* _EXERCISE PROMPT_
Extract each line of the data and write it out again exactly.

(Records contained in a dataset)
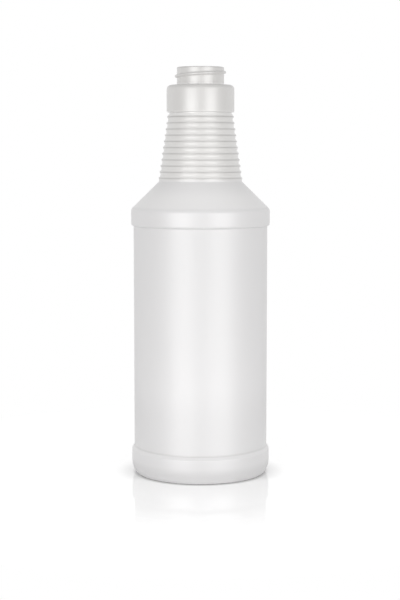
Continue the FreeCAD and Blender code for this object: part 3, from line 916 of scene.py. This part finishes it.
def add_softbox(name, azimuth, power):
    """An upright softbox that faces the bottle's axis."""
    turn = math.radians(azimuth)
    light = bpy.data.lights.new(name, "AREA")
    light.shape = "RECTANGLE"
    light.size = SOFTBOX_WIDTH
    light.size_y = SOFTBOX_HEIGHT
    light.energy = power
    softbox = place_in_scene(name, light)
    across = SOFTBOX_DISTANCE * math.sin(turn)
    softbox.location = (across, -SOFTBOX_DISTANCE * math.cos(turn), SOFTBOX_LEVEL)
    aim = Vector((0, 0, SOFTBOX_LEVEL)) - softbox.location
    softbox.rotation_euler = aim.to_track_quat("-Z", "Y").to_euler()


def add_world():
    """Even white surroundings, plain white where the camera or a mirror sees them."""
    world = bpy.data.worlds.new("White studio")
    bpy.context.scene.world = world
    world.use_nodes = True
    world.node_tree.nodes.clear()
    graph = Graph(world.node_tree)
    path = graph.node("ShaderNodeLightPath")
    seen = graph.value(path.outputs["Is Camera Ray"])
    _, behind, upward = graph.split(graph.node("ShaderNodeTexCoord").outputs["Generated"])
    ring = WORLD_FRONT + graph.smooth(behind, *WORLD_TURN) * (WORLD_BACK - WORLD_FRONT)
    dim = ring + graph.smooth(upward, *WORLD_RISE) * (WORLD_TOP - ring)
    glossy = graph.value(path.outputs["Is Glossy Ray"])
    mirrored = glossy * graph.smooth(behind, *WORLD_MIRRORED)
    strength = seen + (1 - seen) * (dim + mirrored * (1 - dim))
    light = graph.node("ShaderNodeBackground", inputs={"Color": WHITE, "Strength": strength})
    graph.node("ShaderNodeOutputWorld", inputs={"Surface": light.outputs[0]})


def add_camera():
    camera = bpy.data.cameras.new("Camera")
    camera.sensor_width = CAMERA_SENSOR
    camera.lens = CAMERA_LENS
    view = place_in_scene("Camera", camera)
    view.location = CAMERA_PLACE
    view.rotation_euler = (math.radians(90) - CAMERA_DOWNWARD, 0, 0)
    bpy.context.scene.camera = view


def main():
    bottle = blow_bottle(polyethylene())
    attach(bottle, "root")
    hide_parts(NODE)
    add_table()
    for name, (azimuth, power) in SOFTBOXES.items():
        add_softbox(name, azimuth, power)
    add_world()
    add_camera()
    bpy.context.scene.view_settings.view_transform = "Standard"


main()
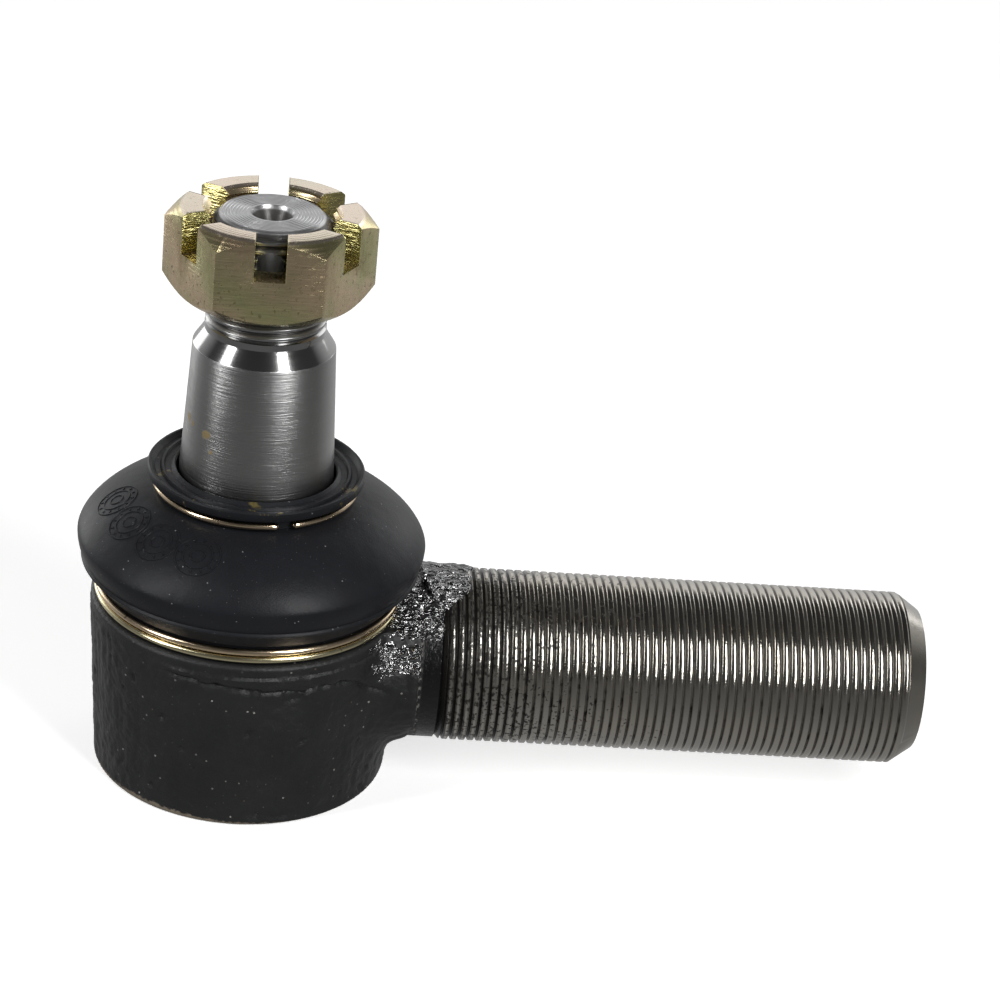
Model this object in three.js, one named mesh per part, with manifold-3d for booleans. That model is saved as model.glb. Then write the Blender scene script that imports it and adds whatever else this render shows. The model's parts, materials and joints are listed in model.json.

* _CORRECT RESPONSE_
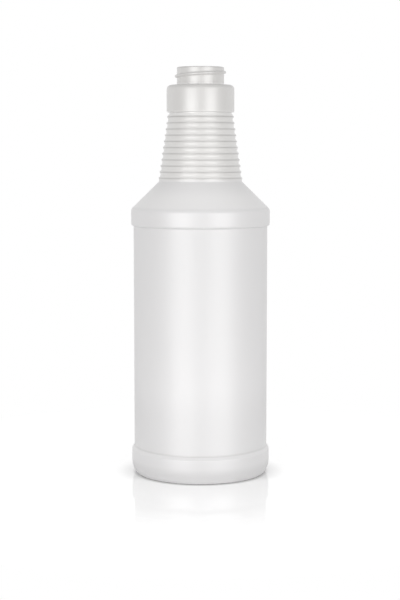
Continue the FreeCAD and Blender code for this object: part 3, from line 916 of scene.py. This part finishes it.
def add_softbox(name, azimuth, power):
    """An upright softbox that faces the bottle's axis."""
    turn = math.radians(azimuth)
    light = bpy.data.lights.new(name, "AREA")
    light.shape = "RECTANGLE"
    light.size = SOFTBOX_WIDTH
    light.size_y = SOFTBOX_HEIGHT
    light.energy = power
    softbox = place_in_scene(name, light)
    across = SOFTBOX_DISTANCE * math.sin(turn)
    softbox.location = (across, -SOFTBOX_DISTANCE * math.cos(turn), SOFTBOX_LEVEL)
    aim = Vector((0, 0, SOFTBOX_LEVEL)) - softbox.location
    softbox.rotation_euler = aim.to_track_quat("-Z", "Y").to_euler()


def add_world():
    """Even white surroundings, plain white where the camera or a mirror sees them."""
    world = bpy.data.worlds.new("White studio")
    bpy.context.scene.world = world
    world.use_nodes = True
    world.node_tree.nodes.clear()
    graph = Graph(world.node_tree)
    path = graph.node("ShaderNodeLightPath")
    seen = graph.value(path.outputs["Is Camera Ray"])
    _, behind, upward = graph.split(graph.node("ShaderNodeTexCoord").outputs["Generated"])
    ring = WORLD_FRONT + graph.smooth(behind, *WORLD_TURN) * (WORLD_BACK - WORLD_FRONT)
    dim = ring + graph.smooth(upward, *WORLD_RISE) * (WORLD_TOP - ring)
    glossy = graph.value(path.outputs["Is Glossy Ray"])
    mirrored = glossy * graph.smooth(behind, *WORLD_MIRRORED)
    strength = seen + (1 - seen) * (dim + mirrored * (1 - dim))
    light = graph.node("ShaderNodeBackground", inputs={"Color": WHITE, "Strength": strength})
    graph.node("ShaderNodeOutputWorld", inputs={"Surface": light.outputs[0]})


def add_camera():
    camera = bpy.data.cameras.new("Camera")
    camera.sensor_width = CAMERA_SENSOR
    camera.lens = CAMERA_LENS
    view = place_in_scene("Camera", camera)
    view.location = CAMERA_PLACE
    view.rotation_euler = (math.radians(90) - CAMERA_DOWNWARD, 0, 0)
    bpy.context.scene.camera = view


def main():
    bottle = blow_bottle(polyethylene())
    attach(bottle, "root")
    hide_parts(NODE)
    add_table()
    for name, (azimuth, power) in SOFTBOXES.items():
        add_softbox(name, azimuth, power)
    add_world()
    add_camera()
    bpy.context.scene.view_settings.view_transform = "Standard"


main()
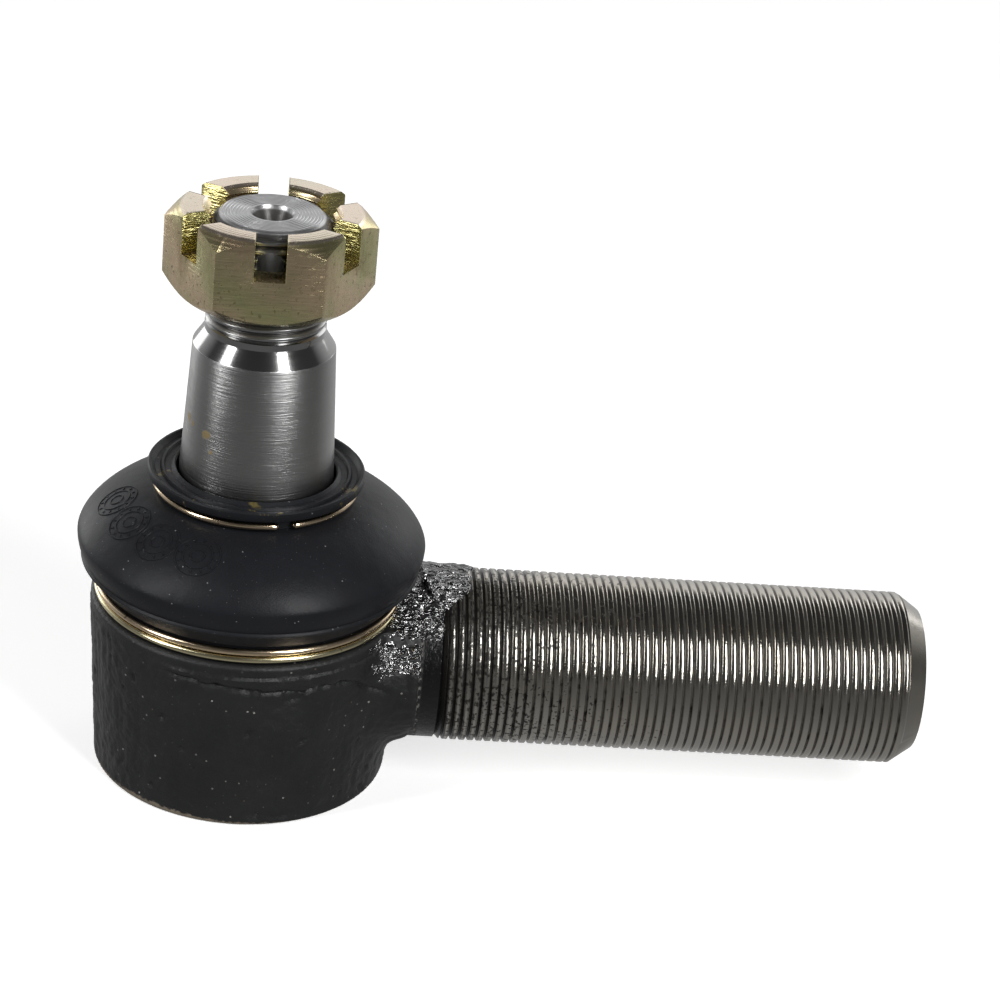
Model this object in three.js, one named mesh per part, with manifold-3d for booleans. That model is saved as model.glb. Then write the Blender scene script that imports it and adds whatever else this render shows. The model's parts, materials and joints are listed in model.json.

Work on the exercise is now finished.